How else could people who are “born and raised” in the Baptist tradition, feel welcome but in a church like this that is held together by the Cross?

How else could a white man regularly provide a ride to church to a black man, a black woman who was raised in the Catholic tradition feel free to  shout “Amen!” during worship, and a ministry that weekly feeds the “least of these my brothers and sisters” but in a church like this one that is held together by the Cross?

These are just a few of the things I will always cherish. I praise you for allowing the Cross to be the glue that holds you together, and I encourage you to never stop pursuing the things that Jesus would have you doing.

“Reconciliation.” It’s kind of a big word, Isn’t it? Actually, it’s a word that carries big dreams and big aspirations…Important dreams, goals and aspirations. It means to “reunite” or to “restore.”

God’s reconciliation plan for humankind took place on a cross, some 2,000 years ago… God’s reconciliation plan is based on bringing us back, restoring us to; the Garden Creation that was intended for us…before sin entered the picture.

Reconciliation is God’s action plan to reunite us and God Himself in friendly relations. When we become a “new creation in Christ”, it is a re-establishment of God’s dream of Eden…It is a re-creation of the way things were originally designed to be….

When we choose to enter into reconciliation with God, we are admitting that we have done a lousy job of taking care of Eden, and we are giving control back to the One who created us in His own image.

Today, we come to participate in Holy Communion.

The Lord’s Table is a place for reconciliation. Communion is a time for being reconciled to God. This reconciliation begins with recognizing that our sin creates a barrier to our relationship with God.

God has NOT sinned against us…WE have sinned against God, and not a single one of us is innocent.

Isn’t it awesome that although God knows how miserably we fail to live up to His desires and expectations. the Lord still invites us to come dine with Him at His table of grace?

The table is where God restores us to life through His forgiveness.

Aware of our sin, we come to the table in humility. We come with our confessions, trusting that God will remove the burden of our guilt and raise us up with new life.

During Holy Communion we come to dine at the banquet table as prodigal children who have run away from home and squandered the good name the Father gave us.

Even when we pour our hearts out to Him at His table, half expecting to receive the scolding we deserve, we are surprised when God whispers in our hearts, “I love you my child…You are forgiven…Be strengthened by by my love and sin no more.”

The thing is, it’s important to see the Lord’s Table as a place for reconciliation with God.

Through Bread and Wine, the Body and the Blood of Jesus, Christ comes to us to reconcile us to Himself by His forgiveness.

The Lord’s Table is also a beginning place for reconciliation with our neighbor. At the Lord’s Table we are reminded of an awesome responsibility.

That is: Just as He has forgiven us, we are to seek forgiveness with those we have sinned against, and reconciliation with those who have sinned against us.

That means that if we are following Christ’s example, we will be forgiving people who have hurt us and who have done wrong by us.

We have hard choices to make, and no easy answers.
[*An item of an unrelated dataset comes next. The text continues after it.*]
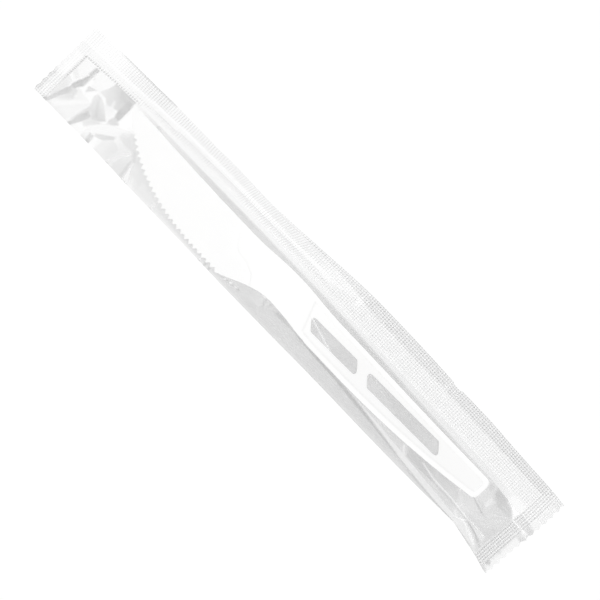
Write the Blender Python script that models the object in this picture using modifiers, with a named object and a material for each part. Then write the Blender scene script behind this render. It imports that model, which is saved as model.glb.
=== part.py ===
# A wrapped table knife: one moulded plastic knife, sealed in one folded sheet of clear film.
# Metres, +Z up. X runs from the blade end of the pack to the handle end, and Y from the folded
# side of the film to its fin seal. The origin is the middle of the pack's underside.

import math

import bmesh
import bpy

# Knife, seen from above
BLADE_LENGTH = 0.0558  # tip to heel
HANDLE_LENGTH = 0.1095  # heel to butt
BLADE_WIDTH = 0.0175  # spine to cutting edge at the heel
NECK_WIDTH = 0.0122
GRIP_WIDTH = 0.0127
BUTT_WIDTH = 0.0075
HEEL_RUN = 0.0190  # length of the hollow curve from the heel to the neck
HEEL_FULLNESS = 0.8  # how much that curve bulges before it hollows
GRIP_START = 0.0180  # from the heel, where the neck starts to widen
GRIP_FULL = 0.0400  # from the heel, where the grip is widest
SPINE_RISE = 0.0015  # how far the spine climbs from the heel to the tip
TIP_DROP = 0.0010  # rounding of the spine at the tip
HUMP_HEIGHT = 0.0010  # thumb rise on the back of the neck
HUMP_CENTRE = 0.0200
HUMP_REACH = 0.0200
BACK_FALL = 0.0007  # how far the back falls along the handle
BACK_FALL_START = 0.0300
BACK_FALL_RUN = 0.0650
BUTT_RADIUS = 0.0020
BELLY_POWER = 3.0  # shape of the cutting edge between the heel and the tip
NOSE_POWER = 0.79
SPINE_POWER = 1.8
TAPER_POWER = 2.2  # how late the handle narrows towards the butt
TOOTH_PITCH = 0.0020
TOOTH_DEPTH = 0.0011
TOOTHED_SHARE = 0.90  # share of the blade's length that is toothed

# Knife, thickness
HANDLE_THICKNESS = 0.0026
SPINE_THICKNESS = 0.0018
EDGE_THICKNESS = 0.0006
SHOULDER_REACH = 0.0068  # how far the thick handle runs past the heel, along the spine
SHOULDER_RETURN = 0.0112  # from the heel, where the shoulder meets the knife's lower edge
EDGE_ROUND = 0.0006  # rounding of the handle's outer edges
RIM_WIDTH = 0.0016
PANEL_DEPTH = 0.00035  # how far the handle's panel lies below its rim, on each face
PANEL_START = 0.0290  # from the heel

# Windows through the handle
WINDOW_WIDTH = 0.0042
WINDOW_START = 0.0312  # from the heel to the first window
FIRST_WINDOW_LENGTH = 0.0206
SECOND_WINDOW_LENGTH = 0.0320
WINDOW_BRIDGE = 0.0046
WINDOW_SLANT = 0.0038  # how far a slanted end leans along the handle
WINDOW_RADIUS = 0.0009
WINDOW_DROP = 0.0067  # from the spine at the heel down to the windows' middle line, where they start
WINDOW_CLIMB = 0.018  # slope of that line

# Film
WALL = 0.00025  # one layer of film
REST_GAP = 0.0003  # between the knife and the film that it touches
TIP_SLACK = 0.0214  # seal to knife tip
BUTT_SLACK = 0.0133  # knife butt to seal
SIDE_SLACK = 0.00115  # cutting edge to the film's side fold
STEP_RUN = 0.0060  # how far the film takes to settle from the handle's height to the blade's
END_FLARE = 0.00345  # how far the film spreads at the handle end
BLADE_SEAL = 0.0050
HANDLE_SEAL = 0.0047
HANDLE_SKIRT = 0.0038  # unsealed film past the handle end's seal
SEAL_PITCH = 0.0009
SEAL_RIB = 0.00015
GATHER_HEIGHT = 0.0008
VENT_RADIUS = 0.0005
TUBE_STRIPS = (5, 4, 2)  # facets across: beside the cutting edge, over the knife, and beside its back

# Fin seal
JOIN = 0.0005  # half the strip that the tube and the fin share
FIN_ROOT = 0.0035  # from the spine at the heel to the start of the fin
FIN_WIDTH = 0.01015
FIN_RIB_PITCH = 0.0011
FIN_RIB = 0.00018
FIN_TUCK = 0.0030  # how much narrower the fin lies at the blade end, where it is creased up
FOLD_SHARE = 0.56  # share of the fin's width that lies over the tube's own side
FOLD_STEP = 0.0005  # height of the fin's bend over the edge of that side
FIN_SWING = 0.0026  # how far the fin's edge draws in again at the handle end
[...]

The thing we have to keep in mind though, is that genuine reconciliation is impossible without genuine forgiveness.

The elements of bread and wine that we will receive this morning represent the fresh start, the “do-over” that God extends through His Son, Jesus Christ.
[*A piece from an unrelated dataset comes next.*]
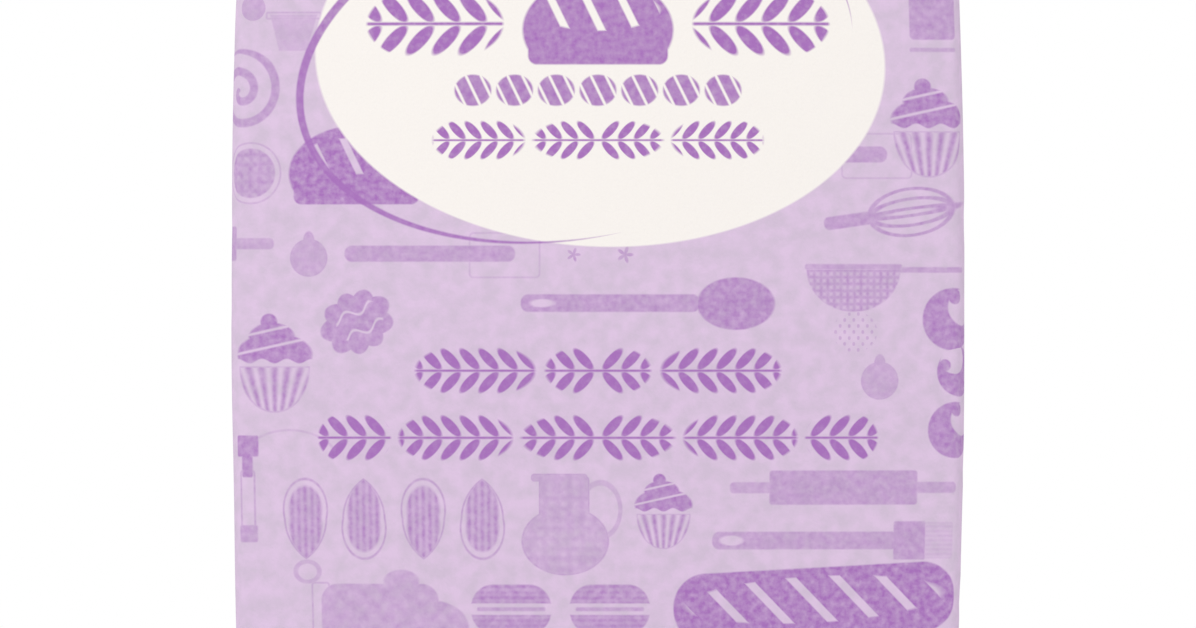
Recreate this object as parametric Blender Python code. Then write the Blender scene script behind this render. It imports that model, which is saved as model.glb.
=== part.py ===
"""A filled paper flour bag that stands on its folded base, closed at both ends by envelope folds.

Metres, +Z up. The front panel faces -Y. The origin is on the floor, under the middle of the bag.
"""

import math

import bmesh
import bpy

# The bag as the flour fills it.
HEIGHT = 0.230
MIDDLE_HALF_WIDTH = 0.0730
END_HALF_WIDTH = 0.0689
MIDDLE_HALF_DEPTH = 0.0480
END_HALF_DEPTH = 0.0445

# How far the panels' middles stand out past their creases at mid-height.
FRONT_CROWN = 0.0035
SIDE_CROWN = 0.0016

# Corners and creases.
CORNER_POWER = 34.0  # the superellipse that rounds the four upright creases
RIM_RADIUS = 0.0040
GUSSET_CREASE = 0.0012

# The lap of the glued seam that makes the paper a tube, up the back near its right-hand crease.
# Its ends are shares of the back's half width.
LAP_EDGE = 0.740
LAP_RAMP = 0.006
LAP_END = 0.880
LAP_STEP = 0.0005

# The folded ends: two flaps narrow at 45 degrees and lie over the tucked-in gussets.
PLY = 0.0006
FLAP_OVERLAP = 0.012
FLAP_EDGE_GAP = 0.0010
FLAP_SLACK = 0.0015  # how far the tucks' points show past where the flaps' edges cross

# Mesh fineness.
PANEL_COLUMNS = 16
GUSSET_COLUMNS = 16
LEVELS = 22
RIM_STEPS = 3

LILAC = (0.66, 0.52, 0.69, 1.0)
PAPER_ROUGHNESS = 0.75

PAST_THE_BAG = 0.010  # how far the cutters reach outside it


def clear_scene():
    for thing in list(bpy.data.objects):
        bpy.data.objects.remove(thing)


def paper_material():
    paper = bpy.data.materials.new("printed_paper")
    paper.use_nodes = True
    shader = paper.node_tree.nodes["Principled BSDF"]
    shader.inputs["Base Color"].default_value = LILAC
    shader.inputs["Roughness"].default_value = PAPER_ROUGHNESS
    shader.inputs["Metallic"].default_value = 0.0
    return paper


def fullness(height):
    """1 at mid-height, where the flour pushes the paper out most, and 0 at the ends."""
    return 1 - (2 * height / HEIGHT - 1) ** 2


def half_sizes(height):
    """Half the width and half the depth between the upright creases at a height."""
    full = fullness(height)
    half_width = END_HALF_WIDTH + (MIDDLE_HALF_WIDTH - END_HALF_WIDTH) * full
    half_depth = END_HALF_DEPTH + (MIDDLE_HALF_DEPTH - END_HALF_DEPTH) * full
    return half_width - SIDE_CROWN * full, half_depth - FRONT_CROWN * full


def crowded(start, end, columns):
    """Places from start up to end that crowd towards both, where the paper is creased."""
    shares = [(1 - math.cos(math.pi * i / columns)) / 2 for i in range(columns)]
    return [start + (end - start) * share for share in shares]


def square_outline():
    """Points round the square from -1 to 1, counter-clockwise from its front left corner."""
    across = crowded(-1.0, 1.0, PANEL_COLUMNS)
    along = crowded(-1.0, 0.0, GUSSET_COLUMNS // 2) + crowded(0.0, 1.0, GUSSET_COLUMNS // 2)
    front = [(x, -1.0) for x in across]
    right = [(1.0, y) for y in along]
    back_across = sorted([-x for x in across] + [LAP_EDGE, LAP_EDGE + LAP_RAMP], reverse=True)
    back = [(x, 1.0) for x in back_across]
    return front + right + back + [(-1.0, -y) for y in along]


def section_point(side_x, side_y, height, inset):
    """The point of the square outline, carried onto the bag's cross-section at a height."""
    half_width, half_depth = half_sizes(height)
    full = fullness(height)
    rounding = (abs(side_x) ** CORNER_POWER + abs(side_y) ** CORNER_POWER) ** (-1 / CORNER_POWER)
    x = side_x * ((half_width - inset) * rounding + SIDE_CROWN * full * (1 - side_y**2))
    y = side_y * ((half_depth - inset) * rounding + FRONT_CROWN * full * (1 - side_x**2))
    if abs(side_x) == 1.0 and abs(side_y) < 1e-6:
        x -= math.copysign(GUSSET_CREASE, x)
    if side_y == 1.0 and LAP_EDGE < side_x < LAP_END:
        y += LAP_STEP
    return x, y, height


def ring_levels():
    """(height, inset) of each ring from the floor up: a rounded rim, the panels, a rounded rim."""
    angles = [math.pi / 2 * i / RIM_STEPS for i in range(RIM_STEPS + 1)]
    rim = [(RIM_RADIUS * (1 - math.cos(a)), RIM_RADIUS * (1 - math.sin(a))) for a in angles]
    rise = (HEIGHT - 2 * RIM_RADIUS) / LEVELS
    panels = [(RIM_RADIUS + rise * i, 0.0) for i in range(1, LEVELS)]
    return rim + panels + [(HEIGHT - height, inset) for height, inset in reversed(rim)]


def tube_body():
    """The filled bag with both ends flat, before their folds are cut in."""
    mesh = bmesh.new()
    outline = square_outline()
    rings = []
    for height, inset in ring_levels():
        ring = [mesh.verts.new(section_point(x, y, height, inset)) for x, y in outline]
        rings.append(ring)
    for lower, upper in zip(rings, rings[1:]):
        for i in range(len(outline)):
            j = (i + 1) % len(outline)
            mesh.faces.new((lower[i], lower[j], upper[j], upper[i]))
    mesh.faces.new(reversed(rings[0]))
    mesh.faces.new(rings[-1])
    return mesh


def mesh_object(name, mesh):
    data = bpy.data.meshes.new(name)
    mesh.to_mesh(data)
    mesh.free()
    thing = bpy.data.objects.new(name, data)
    bpy.context.scene.collection.objects.link(thing)
    return thing


def cut(bag, name, outline, low, high):
    """Cuts a prism out of the bag: a counter-clockwise outline (x, y) between two heights."""
    mesh = bmesh.new()
    base = mesh.faces.new([mesh.verts.new((x, y, low)) for x, y in outline])
    raised = bmesh.ops.extrude_face_region(mesh, geom=[base])
    for item in raised["geom"]:
        if isinstance(item, bmesh.types.BMVert):
            item.co.z = high
    bmesh.ops.recalc_face_normals(mesh, faces=mesh.faces[:])
    cutter = mesh_object(name, mesh)
    cutter.hide_render = True
    cutter.display_type = "WIRE"
    change = bag.modifiers.new(name, "BOOLEAN")
    change.operation = "DIFFERENCE"
    change.object = cutter


def tuck_outline(side):
    """The triangle of tucked-in gusset at one end of the fold, reaching out past the rim."""
    outer = END_HALF_WIDTH + PAST_THE_BAG
    spread = END_HALF_DEPTH + PAST_THE_BAG + FLAP_SLACK
    points = [(outer - spread, 0.0), (outer, -spread), (outer, spread)]
    return [(side * x, side * y) for x, y in points]


def flap_edge():
    """The free edge of the outer flap: down one side, along its tip and back up the other."""
    tip = END_HALF_WIDTH - END_HALF_DEPTH
    narrow = tip - FLAP_OVERLAP
    return [(tip, 0.0), (narrow, -FLAP_OVERLAP), (-narrow, -FLAP_OVERLAP), (-tip, 0.0)]


def fold_top(bag):
    """The back flap is outermost, the front flap is one ply down and the tucks are two."""
    above = HEIGHT + PAST_THE_BAG
    for name, side in (("top_tuck_right", 1), ("top_tuck_left", -1)):
        cut(bag, name, tuck_outline(side), HEIGHT - 2 * PLY, above)
    outer = END_HALF_WIDTH + PAST_THE_BAG
    front = -END_HALF_DEPTH - PAST_THE_BAG
    outline = [(-outer, front), (outer, front), (outer, 0.0)] + flap_edge() + [(-outer, 0.0)]
    cut(bag, "top_front_flap", outline, HEIGHT - PLY, above)


def fold_base(bag):
    """The bag's weight presses both flaps flush, so a groove marks the outer one's edge."""
    below = -PAST_THE_BAG
    for name, side in (("base_tuck_right", 1), ("base_tuck_left", -1)):
        cut(bag, name, tuck_outline(side), below, PLY)
    edge = flap_edge()
    outline = [(x, y - FLAP_EDGE_GAP) for x, y in reversed(edge)] + edge
    cut(bag, "base_flap_edge", outline, below, PLY)


def build():
    clear_scene()
    bag = mesh_object("flour_bag", tube_body())
    bag.data.materials.append(paper_material())
    fold_top(bag)
    fold_base(bag)


build()
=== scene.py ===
import math
import random

import bpy
import numpy as np
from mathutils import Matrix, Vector


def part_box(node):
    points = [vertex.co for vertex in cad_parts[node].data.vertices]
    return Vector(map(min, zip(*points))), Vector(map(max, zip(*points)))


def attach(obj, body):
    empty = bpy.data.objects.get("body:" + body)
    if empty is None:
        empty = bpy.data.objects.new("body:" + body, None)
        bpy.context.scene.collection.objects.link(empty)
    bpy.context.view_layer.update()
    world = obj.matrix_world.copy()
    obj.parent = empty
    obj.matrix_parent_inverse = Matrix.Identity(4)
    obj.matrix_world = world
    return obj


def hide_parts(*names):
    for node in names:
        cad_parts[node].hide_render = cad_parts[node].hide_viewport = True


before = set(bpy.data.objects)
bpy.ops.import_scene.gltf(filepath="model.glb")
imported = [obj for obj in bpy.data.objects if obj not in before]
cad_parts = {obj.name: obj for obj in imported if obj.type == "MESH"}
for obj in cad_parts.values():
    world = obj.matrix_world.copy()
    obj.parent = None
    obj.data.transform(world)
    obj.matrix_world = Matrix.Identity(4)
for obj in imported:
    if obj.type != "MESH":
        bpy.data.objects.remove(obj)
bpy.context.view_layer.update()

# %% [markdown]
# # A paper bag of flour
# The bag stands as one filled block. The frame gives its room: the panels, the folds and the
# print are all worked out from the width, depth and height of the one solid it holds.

MM = 0.001
low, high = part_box("flour_bag")
HALF_WIDTH = (high.x - low.x) / 2
HALF_DEPTH = (high.y - low.y) / 2
HEIGHT = high.z - low.z
print(f"bag {2 * HALF_WIDTH:.3f} x {2 * HALF_DEPTH:.3f} x {HEIGHT:.3f} m")


# %% [markdown]
# ## The flat block
# A bag is folded from flat paper, so it starts as a sharp-edged block. The block is a cube
# primitive, cut into many small faces so that the paper can bulge and crease later. Its rows and
# columns are crowded towards the edges, where the paper turns quickly.

# %% Start from a cube
CUTS = 111
CROWDING = 0.7


def deselect_everything():
    for thing in bpy.context.selected_objects:
        thing.select_set(False)


def select_faces(mesh, wanted):
    """Selects in edit mode the faces whose numbers are in wanted, and nothing else."""
    bpy.ops.object.mode_set(mode="OBJECT")
    marks = np.zeros(len(mesh.polygons), bool)
    marks[wanted] = True
    mesh.vertices.foreach_set("select", np.zeros(len(mesh.vertices), bool))
    mesh.edges.foreach_set("select", np.zeros(len(mesh.edges), bool))
    mesh.polygons.foreach_set("select", marks)
    bpy.ops.object.mode_set(mode="EDIT")
    bpy.ops.mesh.select_mode(type="FACE")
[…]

This is my final Communion with you, and I want you to know this:

The most special, holiest moments in my entire life have been serving you communion.

I want you to know in the depths of your being that it’s life you receive.
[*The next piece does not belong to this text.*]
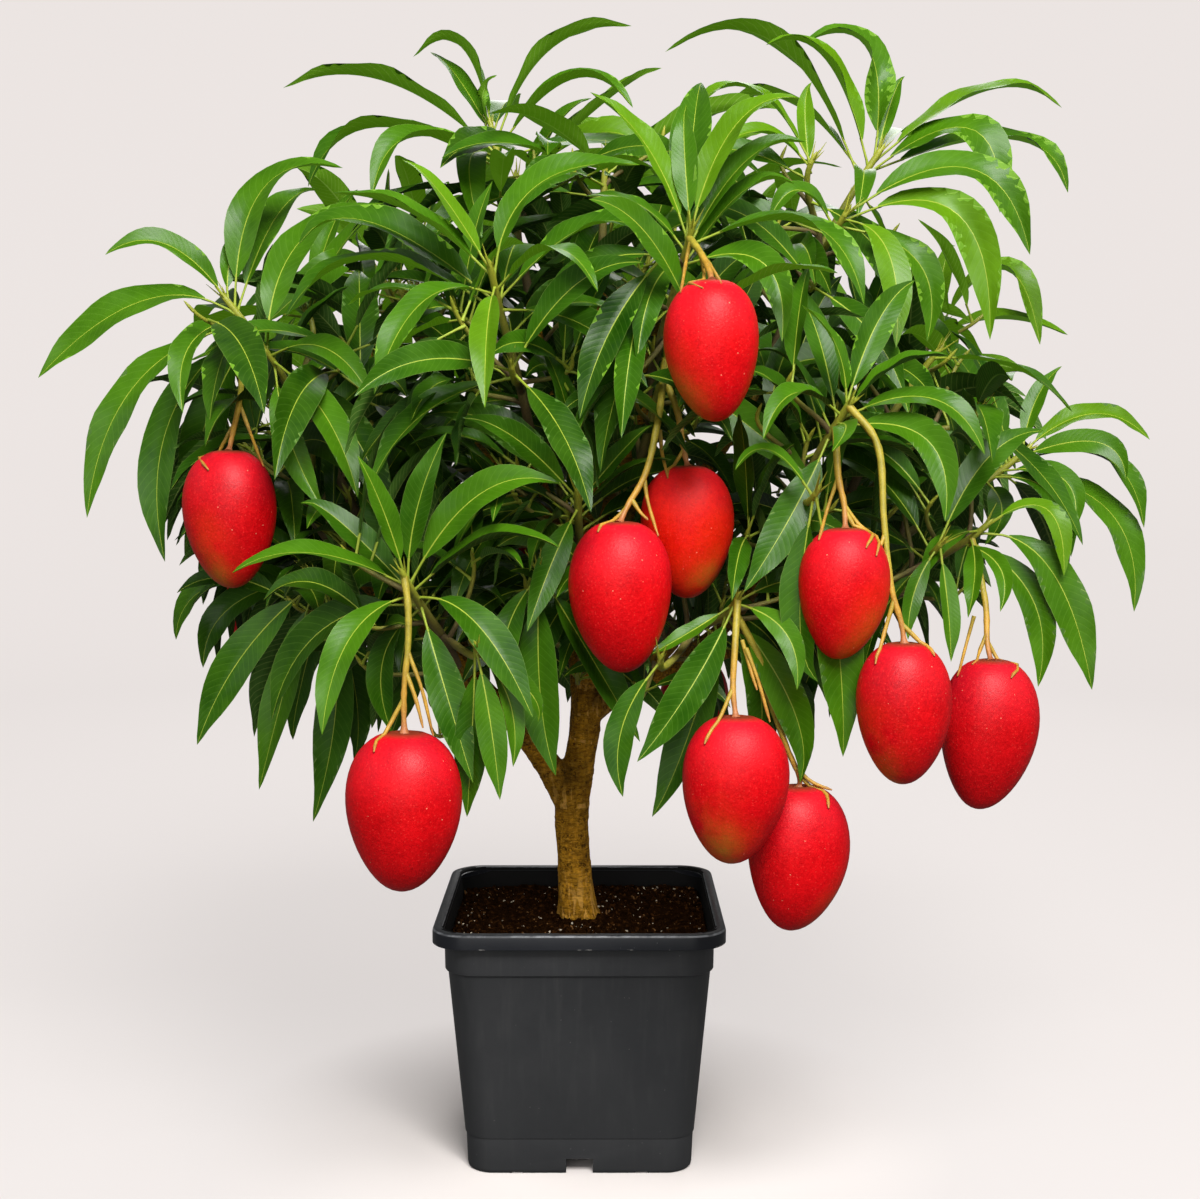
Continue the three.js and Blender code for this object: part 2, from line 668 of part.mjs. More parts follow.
function markShoots(shoots, owner) {
  for (const shoot of shoots) {
    for (const share of [0.4, 0.7, 1]) {
      shootMarks.push({ owner, point: shoot.curve.getPoint(share) });
    }
  }
}

function keepsToSpace(line, owner) {
  return line.every(({ point }) => {
    let own = Infinity;
    let other = Infinity;
    for (const mark of shootMarks) {
      const distance = mark.point.distanceTo(point);
      if (mark.owner === owner) {
        own = Math.min(own, distance);
      } else {
        other = Math.min(other, distance);
      }
    }
    return own - other < OVERHANG;
  });
}

// A leaf that would touch something is turned, lifted or shortened a little before it is given up.
// Each try is a turn about the shoot, a change of opening, both in radians, and a share of the length.
const TRIES = [
  [0, 0, 1], [0.3, 0, 1], [-0.3, 0, 1],
  [0, -0.25, 0.95], [0.6, 0, 0.95], [-0.6, 0, 0.95],
  [0, 0.25, 0.9], [0.3, 0, 0.75], [-0.3, 0, 0.75],
];

function growLeaf(plan, owner) {
  for (const [turn, open, size] of TRIES) {
    const tried = { ...plan, turn: plan.turn + turn, open: plan.open + open, length: plan.length * size };
    const line = leafLine(tried);
    if (keepsToSpace(line, owner)) {
      const solid = leafSolid(tried, line);
      if (staysClear(solid, owner)) {
        const blade = leafSolid(tried, line, LEAF_STALK_SHARE);
        if (!crossesOwn(solid, blade, owner)) {
          place(solid, owner, blade);
          return;
        }
      }
    }
  }
}

// ---------------------------------------------------------------- putting the tree together

const COLOURS = {
  pot: { color: 0x2b2d31, roughness: 0.5, metalness: 0 },
  soil: { color: 0x2a1b12, roughness: 1, metalness: 0 },
  wood: { color: 0x8a6232, roughness: 0.85, metalness: 0 },
  foliage: { color: 0x2f6f22, roughness: 0.45, metalness: 0 },
  foliageInFruit: { color: 0x4c6a22, roughness: 0.45, metalness: 0 },
};

const group = new THREE.Group();

function addNode(name, solid, look) {
  const mesh = new THREE.Mesh(toGeometry(solid), new THREE.MeshStandardMaterial(COLOURS[look]));
  mesh.name = name;
  group.add(mesh);
}

const pot = potSolid();
const soil = soilSolid();
addNode('pot', pot, 'pot');
addNode('soil', soil, 'soil');
place(pot, 'pot');
place(soil, 'soil');

addTrunk();
MASSES.forEach(addBough);
for (const [name, limb] of limbs) {
  addNode(name === 'trunk' ? 'trunk' : `bough_${name}`, limb.solid, 'wood');
  place(limb.solid, `limb_${name}`);
}

const shootsOf = new Map();
for (const mass of MASSES) {
  const shoots = growShoots(mass);
  shootsOf.set(mass.name, shoots);
  markShoots(shoots, mass.name);
  for (const shoot of shoots) {
    place(shootSolid(shoot), mass.name);
  }
  for (const fruit of FRUITS.filter((one) => one.mass === mass.name)) {
    const [body, stalk] = fruitSolids(fruit, shoots);
    place(body, mass.name);
    place(stalk, mass.name);
  }
}

const plansByRank = [];
MASSES.forEach((mass) => {
  shootsOf.get(mass.name).forEach((shoot, number) => {
    leafPlans(shoot, mass, shoot.leaves, number).forEach((plan) => {
      plansByRank.push({ plan, owner: mass.name });
    });
  });
});
plansByRank.sort((a, b) => a.plan.rank - b.plan.rank);
plansByRank.forEach(({ plan, owner }) => growLeaf(plan, owner));

for (const mass of MASSES) {
  const pieces = placed.filter((piece) => piece.owner === mass.name).map((piece) => piece.solid);
  const look = FRUITS.some((fruit) => fruit.mass === mass.name) ? 'foliageInFruit' : 'foliage';
  addNode(`foliage_${mass.name}`, mainBody(wasm.Manifold.union(pieces)), look);
}

export default group;
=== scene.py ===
# %% [markdown]
# # A young mango tree in fruit, growing in a nursery pot
#
# The solid model is the skeleton of this scene: a square plastic pot, a disc of soil, a trunk, two
# dozen boughs and two dozen masses of foliage. Here each of them gets its real surface. The tree is
# grown again by the same rule as the solids, so every leaf sits where a solid leaf sits, and then the
# rule is carried on to finer twigs and more leaves. Nothing is moved: all places come from the model.

import math

import bpy
import numpy as np
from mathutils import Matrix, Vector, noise
from mathutils.bvhtree import BVHTree
from mathutils.kdtree import KDTree


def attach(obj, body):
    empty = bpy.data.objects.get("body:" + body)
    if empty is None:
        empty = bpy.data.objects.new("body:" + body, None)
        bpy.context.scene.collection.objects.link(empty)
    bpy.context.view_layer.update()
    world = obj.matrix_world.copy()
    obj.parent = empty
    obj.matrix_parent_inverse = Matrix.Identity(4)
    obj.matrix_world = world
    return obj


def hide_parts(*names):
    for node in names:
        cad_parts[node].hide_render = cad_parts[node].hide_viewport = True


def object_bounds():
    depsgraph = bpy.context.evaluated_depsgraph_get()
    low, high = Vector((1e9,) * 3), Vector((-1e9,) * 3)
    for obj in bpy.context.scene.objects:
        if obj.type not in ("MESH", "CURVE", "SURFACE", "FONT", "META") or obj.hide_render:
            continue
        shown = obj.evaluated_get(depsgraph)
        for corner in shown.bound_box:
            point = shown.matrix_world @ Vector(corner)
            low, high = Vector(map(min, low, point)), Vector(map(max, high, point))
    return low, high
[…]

In these gifts of bread and wine you receive the life of Christ Himself!

Scriptures
(2 Corinthians 5:17-21 NRSV)

“If anyone is in Christ, there is a new creation: everything old has passed away; see, everything has become new! All this is from God, who reconciled us to himself through Christ, and has given us the ministry of reconciliation; that is, in Christ God was reconciling the world to himself, not counting their trespasses against them, and entrusting the message of reconciliation to us. So we are ambassadors for Christ, since God is making his appeal through us; we entreat you on behalf of Christ, be reconciled to God. For our sake he made him to be sin who knew no sin, so that in him we might become the righteousness of God.”